Semantic Near-Duplicate Detection
Harder problem: content that’s functionally identical but not byte-for-byte the same.
Examples:
- Same news story from different outlets (different wording, same facts)
- Meme templates with different captions
- Screenshots of tweets vs. embedded tweets
- Videos with different aspect ratios or watermarks
Embedding-based approach:
- Compute content embeddings (BERT for text, CLIP for images/video)
- For each candidate, check cosine similarity against already-selected items: $$ \text{sim}(i, j) = \frac{\mathbf{e}_i^\top \mathbf{e}_j}{\|\mathbf{e}_i\| \|\mathbf{e}_j\|} $$
- If $\text{sim}(i, j) > \tau$ (e.g., $\tau = 0.9$), mark as near-duplicate
Optimization: Use ANN indexes (HNSW, FAISS) to find near neighbors in embedding space without checking all pairs. Complexity: $O(n \log n)$ amortized.
flowchart LR
Candidates[Ranked Candidates] --> Hash[Content Hashing]
Hash --> ExactDedup[Exact Deduplication]
ExactDedup --> Embed[Embedding Lookup]
Embed --> ANN[ANN Similarity Search]
ANN --> NearDedup[Near-Duplicate Filter]
NearDedup --> Final[Deduplicated Feed]
Multi-Session Deduplication
Within a single feed request, deduplication is straightforward. Across sessions, it’s harder:
Challenges:
- State management: Must track what the user has already seen. This requires persistent storage (Redis, DynamoDB) keyed by user ID.
- Recency: Content seen days ago might be worth showing again; content seen minutes ago should be suppressed.
- False positives: Overly aggressive deduplication can starve feeds of content.
Strategies:
| Strategy | Approach | Trade-off |
|---|---|---|
| Session-local only | Deduplicate within current request only | Simple; allows repeats across sessions |
| Bloom filter | Probabilistic set membership; track seen item IDs | Space-efficient; false positives possible |
| Time-decayed cache | Store seen items with TTL (e.g., 24 hours) | Bounded memory; configurable recency |
| Impression logging | Log all impressions; query before ranking | Accurate; high storage cost |
Production pattern: Bloom filter for short-term deduplication (hours), with daily resets to avoid memory bloat.

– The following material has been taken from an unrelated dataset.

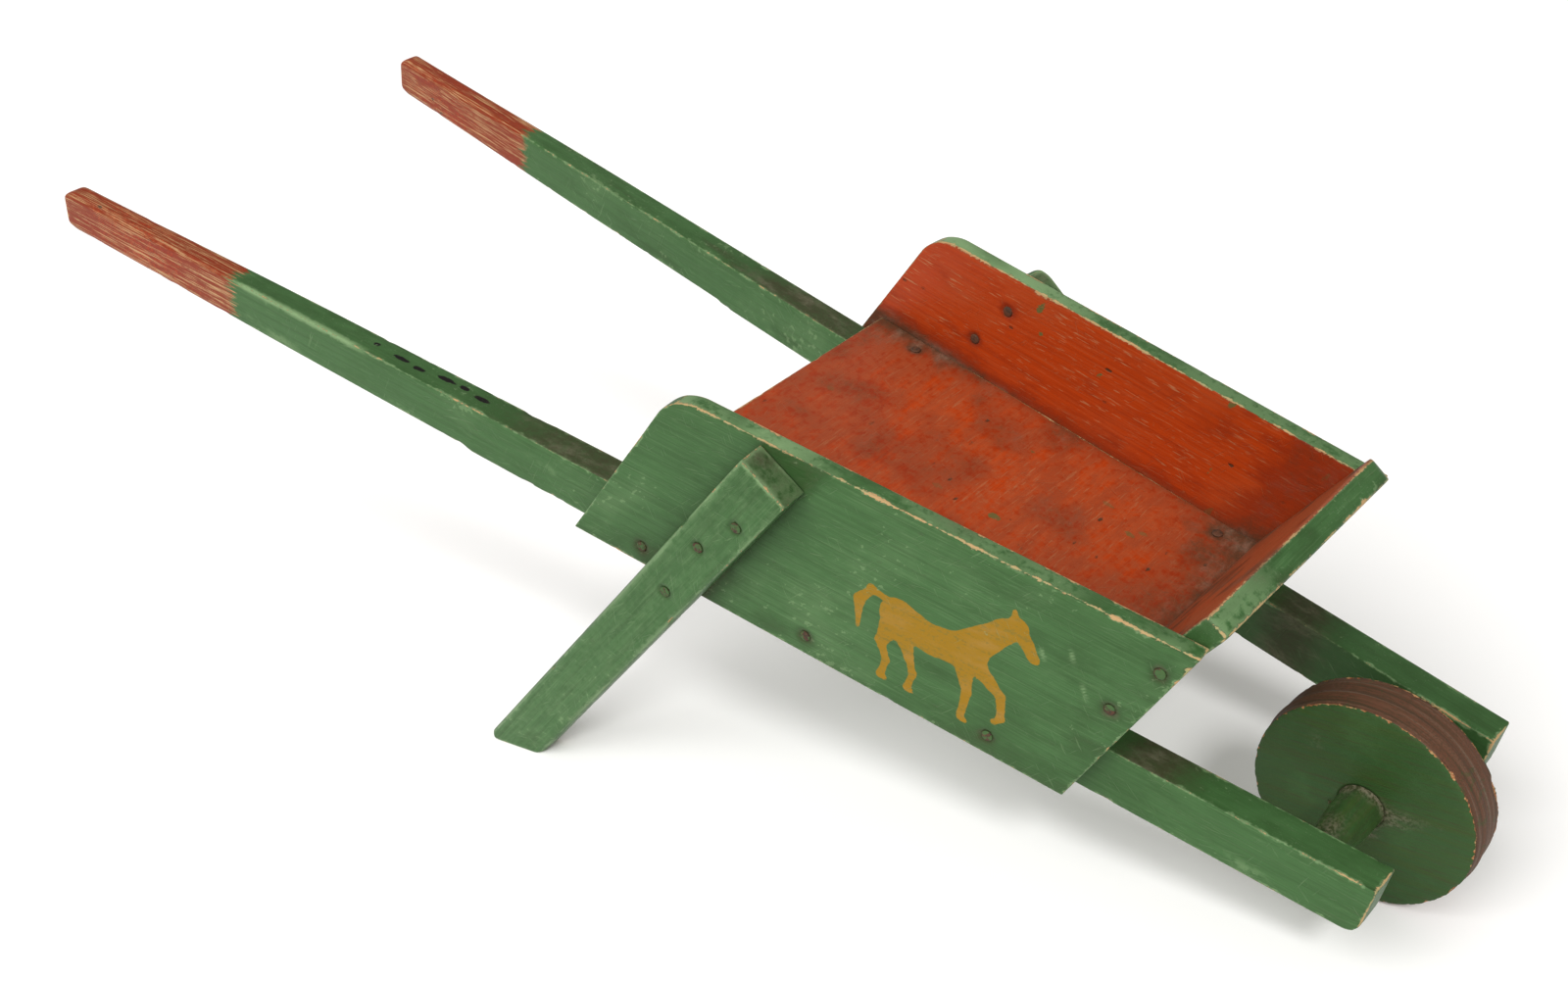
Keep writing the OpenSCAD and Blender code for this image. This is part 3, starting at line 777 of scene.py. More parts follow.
def make_leg(side, material):
    """A leg: square stock nailed flat to the side board, its outer edges shaved off, its foot
    cut level with the ground."""
    s = sizes()
    seed = 500 + 40 * (side == LEFT)
    # The block is a little too long, and its foot is then cut off at the ground.
    spare = 8 * MM

    def edge_radii(p):
        shaved = s.leg_bevel * (0.22 + 0.7 * smooth(p, 0.01, 0.16))
        square = np.full(len(p), 0.9 * MM)
        return np.column_stack([square, square, shaved, shaved])

    block = Block(s.leg_length + spare, s.leg_width, s.leg_thickness, edge_radii, 1.4 * MM, 1.9 * MM)
    block.wear(0.9 * MM, seed)
    block.round_corner(True, -1, 9 * MM, 10 * MM)
    block.round_corner(True, 1, 4 * MM, 4 * MM)
    if side == LEFT:
        block.round_corner(False, -1, 12 * MM, 14 * MM)
    p, q, r = block.points.T
    y = -s.board_thickness - s.leg_thickness / 2 + r
    # Where each line along the leg meets the ground, worked out from two points of the line.
    zero = to_ground(from_side(leg_point(0 * p, q, y), side))[:, 2]
    one = to_ground(from_side(leg_point(0 * p + 1, q, y), side))[:, 2]
    meets = zero / (zero - one)
    foot = smooth(p, s.leg_length - 70 * MM, s.leg_length)
    along = p * (1 - foot) + foot * p / (s.leg_length + spare) * (meets - 0.2 * MM)
    spots = nail_spots(side)
    level = sink(from_side(leg_point(along, q, y), side), spots["leg_nails"][0],
                 s.head_radius + 0.2 * MM, 1.1 * MM)
    placed = to_ground(level)
    placed[:, 2] = np.maximum(placed[:, 2], 0.05 * MM)
    outer = smooth(-block.normals[:, 2], 0.3, 0.9)
    blotch = rough(block.start, (40 * MM, 14 * MM, 14 * MM), seed + 6)
    low = smooth(p, s.leg_length - 60 * MM, s.leg_length)
    end_face = block.normals[:, 0] < -0.7
    # Dark rings round the nails, darker end grain at the top, blotches and dirt towards the foot; the faces other
    # than the outer one are a little darker as painted shade.
    grime = (near_nails(level, [spots["leg_nails"]], 5.0 * MM) + 0.55 * end_face
             + 0.2 * smooth(blotch, 0.0, 0.5) + 0.15 * low + 0.12 * (1 - outer))
    rubbed = (1 - smooth(block.edge, 1 * MM, 4.5 * MM)) * smooth(blotch, -0.4, 0.3)
    faded = 0.10 * outer + 0.35 * end_face + 0.7 * rubbed
    add_wood(f"{side_name(side)}_leg", placed, block, "green_wood", material,
             paint_layers(block, seed, -1.0, grime, 0.3 * low * smooth(blotch, 0, 0.2), faded))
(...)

Novelty vs. Diversity vs. Deduplication
These are related but distinct:
| Concept | Definition | Goal |
|---|---|---|
| Deduplication | Remove identical/near-identical content | Avoid literal repetition |
| Novelty | Ensure user hasn’t seen this item before | Prevent boring the user |
| Diversity | Vary topics, creators, formats | Prevent filter bubbles |
Deduplication is a prerequisite for novelty (can’t be novel if it’s a duplicate). Diversity operates at a higher semantic level (topic/creator variety, not content similarity).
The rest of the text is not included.